Land rights is the other growing category among the Gold Winners with three gold awards over the last 10 years showing the important work to protect vulnerable populations in exposed to forced evictions and other violations of their fundamental rights.[iii]
Rural or remote housing and development [iv] and Informal settlement upgrading [v] are still unsolved challenges worldwide and have been represented in the competition since its inception, although there have been no Gold Winners from these categories in the last 10 years.
Finally Housing Finance, Building materials and technologies, as well as Upgrading and/or regeneration projects [vi] and have consistently reached the final stage of the competition throughout. Nevertheless, there have been no Gold winners from these categories in the last quinquennium.
The 2022-award results will challenge some of the statements above… stay informed about the winner announcement in January 2023 by signing up for our Newsletter and following us on Twitter, LinkedIn, Facebook, Instagram.
[i] Community-Led Housing Gold Winners are: Kent-Koop, The union of housing, Turkey (1986); Walter Segal Self Build Trust, UK (1987); Housing Cooperative Ludwig-Frank, Germany (1993); East Lake Commons Inc, United States of America (2001); Eldonian CBHA Ltd, United Kingdom (2004); Federación Uruguaya de Cooperativas de Vivienda por Ayuda Mutua (FUCVAM), Uruguay (2012); Canopy, UK (2015); Housing Co-operative Mehr Als Wohnen, Switzerland (2016); Community Land Trust Brussels, Belgium (2021).

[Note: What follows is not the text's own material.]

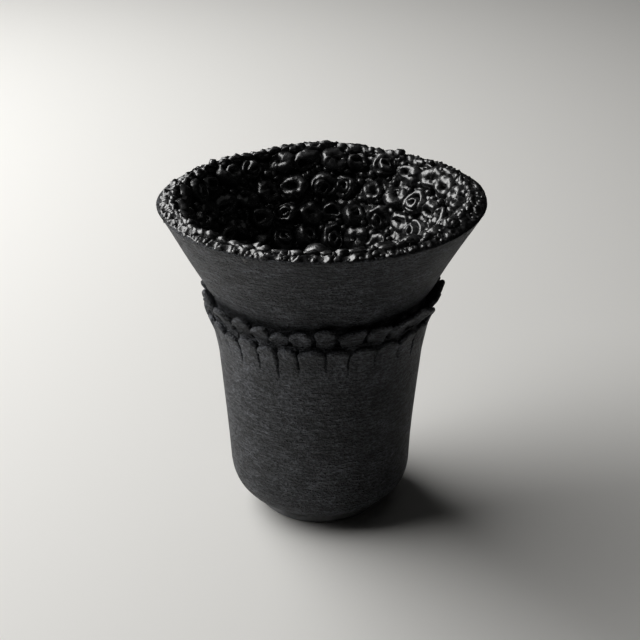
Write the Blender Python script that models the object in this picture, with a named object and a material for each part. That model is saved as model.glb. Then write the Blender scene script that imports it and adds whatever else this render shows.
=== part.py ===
"""A black clay vase: a matt body with a flared collar, two rows of clay petals round its waist,
a lumpy burnished lip, and four rows of small burnished clay rings lining the mouth.

The vase stands on Z = 0 with its axis on Z. Lengths are in metres.
"""

import math

import bmesh
import bpy
import numpy as np
from mathutils import Matrix, Vector
from mathutils.geometry import interpolate_bezier

MM = 0.001
GAP = 0.3 * MM  # the slip line left between two pieces of clay

# Driving dimensions
MOUTH_RADIUS = 90.0 * MM  # outer edge of the lip
LIP_EDGE_HEIGHT = 187.5 * MM  # height of that edge
WAIST_RADIUS = 59.2 * MM
WAIST_HEIGHT = 122.0 * MM  # where the collar starts to flare
BODY_RADIUS = 52.3 * MM  # at the top of the rounded base
BASE_CURVE_HEIGHT = 26.0 * MM
FOOT_RADIUS = 35.3 * MM
FOOT_HEIGHT = 5.5 * MM
FOOT_WIDTH = 9.0 * MM
WALL = 7.0 * MM  # thickness of the clay, square to its surface
FLOOR = 8.0 * MM

# Where the body, the collar and the lip are luted together
COLLAR_BASE = 126.0 * MM
LIP_BASE = 182.5 * MM

TURN_STEPS = 48  # facets round each turned piece

# The petals: a row of single ones below, then a row pinched from one strip
LOWER_PETAL_COUNT = 26
UPPER_PETAL_COUNT = 28
STEPS_PER_PETAL = 4
LOWER_PETALS = {"base": 103.0 * MM, "tip": 128.0 * MM, "tip_radius": 65.2 * MM, "turn": 0.5}
UPPER_PETALS = {"base": 124.0 * MM, "tip": 138.5 * MM, "tip_radius": 67.6 * MM, "turn": 0.0}
PETAL_THICKNESS = 2.2 * MM
PETAL_FEATHER = 0.7 * MM  # thickness at the smeared lower edge
PETAL_NOTCH = 3.6 * MM  # how far a frill dips between two petals
PETAL_TUCK = 1.0 * MM  # how much closer to the wall it is there

# The rings: rolled coils bent into ovals and pressed on the flared inner wall, top row first
RING_COIL_RADIUS = 2.1 * MM
RING_HEIGHT = 15.6 * MM  # outer size along the slope
TOP_RING_WIDTH = 13.6 * MM  # outer size round the mouth, where each ring stands alone
RING_OVERLAP = 2.2 * MM  # how far two rings of a joined row bite into each other
RING_STAND_OFF = 0.6 * MM  # clears the flat ring from the curved wall behind it
RING_LIFT = 0.7 * MM  # every second ring of a joined row is pressed on this much further in
RING_FACETS = 10
TOP_RING_COUNT = 26
TOP_RING_DEPTH = 3.6 * MM  # from the lip's edge down the slope to the first row's centres
RING_ROW_PITCH = 16.2 * MM
LOWER_RING_COUNTS = [26, 22, 20]  # even, so that the joined rows close on themselves


def material(name, grey, roughness):
    """A neutral fired clay of that linear grey."""
    made = bpy.data.materials.new(name)
    made.use_nodes = True
    shader = made.node_tree.nodes["Principled BSDF"]
    shader.inputs["Base Color"].default_value = (grey, grey, grey * 1.02, 1.0)
    shader.inputs["Roughness"].default_value = roughness
    shader.inputs["Metallic"].default_value = 0.0
    made.diffuse_color = (grey, grey, grey, 1.0)
    return made


def curve(start, start_handle, end_handle, end, points):
    """Points (radius, height) along a Bezier stretch of an outline."""
    knots = [Vector((radius, height, 0.0)) for radius, height in (start, start_handle, end_handle, end)]
    return [(point.x, point.y) for point in interpolate_bezier(*knots, points)]


def outer_outline():
    """The outside of the clay wall, from the foot to the lip's edge."""
    base = curve(
        (FOOT_RADIUS + 2.2 * MM, FOOT_HEIGHT + GAP),
        (FOOT_RADIUS + 7.7 * MM, FOOT_HEIGHT + 3.0 * MM),
        (BODY_RADIUS - 0.9 * MM, BASE_CURVE_HEIGHT - 13.5 * MM),
        (BODY_RADIUS, BASE_CURVE_HEIGHT),
        9,
    )
    belly = curve(
        (BODY_RADIUS, BASE_CURVE_HEIGHT),
        (BODY_RADIUS + 1.3 * MM, 58.0 * MM),
        (WAIST_RADIUS - 2.0 * MM, 92.0 * MM),
        (WAIST_RADIUS, WAIST_HEIGHT),
        7,
    )
    flare = curve(
        (WAIST_RADIUS, WAIST_HEIGHT),
        (WAIST_RADIUS + 1.0 * MM, WAIST_HEIGHT + 15.0 * MM),
        (MOUTH_RADIUS - 22.5 * MM, LIP_EDGE_HEIGHT - 38.5 * MM),
        (MOUTH_RADIUS, LIP_EDGE_HEIGHT),
        13,
    )
    return base + belly[1:] + flare[1:]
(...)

[ii] Disaster risk reduction and response Gold Winners are: Hiroshima City Office, Japan (1990); The Department of Social Welfare and Development, Government of the Philippines (1991); Fundación Salvadoreña de Desarrollo y Vivienda Mínima (FUNDASAL), El Salvador (2004); CARE, Philippines (2017); Aga Khan Agency for Habitat, Pakistan (2020).

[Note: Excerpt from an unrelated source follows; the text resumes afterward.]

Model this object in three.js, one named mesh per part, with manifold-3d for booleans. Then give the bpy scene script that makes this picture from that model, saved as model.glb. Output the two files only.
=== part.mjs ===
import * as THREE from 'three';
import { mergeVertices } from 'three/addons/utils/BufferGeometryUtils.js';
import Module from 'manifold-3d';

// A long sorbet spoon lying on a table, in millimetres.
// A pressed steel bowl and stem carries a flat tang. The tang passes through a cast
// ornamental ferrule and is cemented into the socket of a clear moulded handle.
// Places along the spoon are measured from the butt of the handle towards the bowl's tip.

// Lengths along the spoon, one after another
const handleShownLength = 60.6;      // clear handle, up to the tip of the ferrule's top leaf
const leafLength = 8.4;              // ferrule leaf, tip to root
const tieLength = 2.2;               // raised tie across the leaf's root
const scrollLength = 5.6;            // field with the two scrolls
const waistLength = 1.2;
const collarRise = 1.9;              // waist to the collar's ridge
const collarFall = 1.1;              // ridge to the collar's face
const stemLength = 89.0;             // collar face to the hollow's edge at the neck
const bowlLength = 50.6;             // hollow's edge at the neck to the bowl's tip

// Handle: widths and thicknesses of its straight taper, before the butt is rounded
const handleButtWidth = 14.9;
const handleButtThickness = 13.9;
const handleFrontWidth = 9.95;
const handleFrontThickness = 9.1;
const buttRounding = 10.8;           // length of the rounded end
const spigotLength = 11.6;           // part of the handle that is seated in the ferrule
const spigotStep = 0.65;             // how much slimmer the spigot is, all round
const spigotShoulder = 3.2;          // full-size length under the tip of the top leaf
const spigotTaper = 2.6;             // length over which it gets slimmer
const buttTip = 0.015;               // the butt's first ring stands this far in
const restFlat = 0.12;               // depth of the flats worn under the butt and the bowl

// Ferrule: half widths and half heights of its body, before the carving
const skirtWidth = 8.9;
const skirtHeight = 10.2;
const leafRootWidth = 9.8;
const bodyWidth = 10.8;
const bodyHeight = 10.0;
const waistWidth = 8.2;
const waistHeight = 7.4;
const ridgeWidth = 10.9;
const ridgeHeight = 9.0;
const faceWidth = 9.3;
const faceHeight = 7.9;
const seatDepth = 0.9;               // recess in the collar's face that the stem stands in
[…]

[iii] Housing Rights Gold Winners are: Caño Martín Peña Community Land Trust, Puerto Rico (2015); Action Aid the Koraga Federation and Samagra Grameena Ashram, India (2019); Public Works Studio, Lebanon (2021).
[iv] Rural and remote housing and development Gold winners are: Sonatala Milan Sangha, India (1986); National Government of Malawi (1987); National Housing Development Agency, Sri Lanka (1988); Fundación Pro Hábitat, Bolivia (2000); Gram Vikas, India (2003); Aga Khan Planning and Building Service, Pakistan (2006); Cooperativa de Habitação dos Agricultores Familiares (COOPERHAF), Brazil (2009).
[v] Informal settlement upgrading Gold winners are: Culpin Planning Ltd., Egypt (1989); The Laboratory of Housing and Human Settlements, Indonesia (1992); Indore Development Authority, India (1994); Orangi Pilot Project and Research and Training Institute (OPP-RTI), Pakistan (2001); Better Life Association for Comprehensive Development (BLACD), Egypt (2010).
[vi] Upgrading and/or regeneration Gold Winner are: Institute of Architectural and Urban Studies, Tsinghua University, China (1993); Landstart, Australia (2000); Habitat Cuba & Instituto Nacional de la Vivienda, Cuba (2002); Johannesburg Housing Company, South Africa (2006); Municipality of Leinefelde-Worbis, Germany (2007); the Hebron Old City Rehabilitation Committee, Palestine, for a built heritage revalorisation (2013).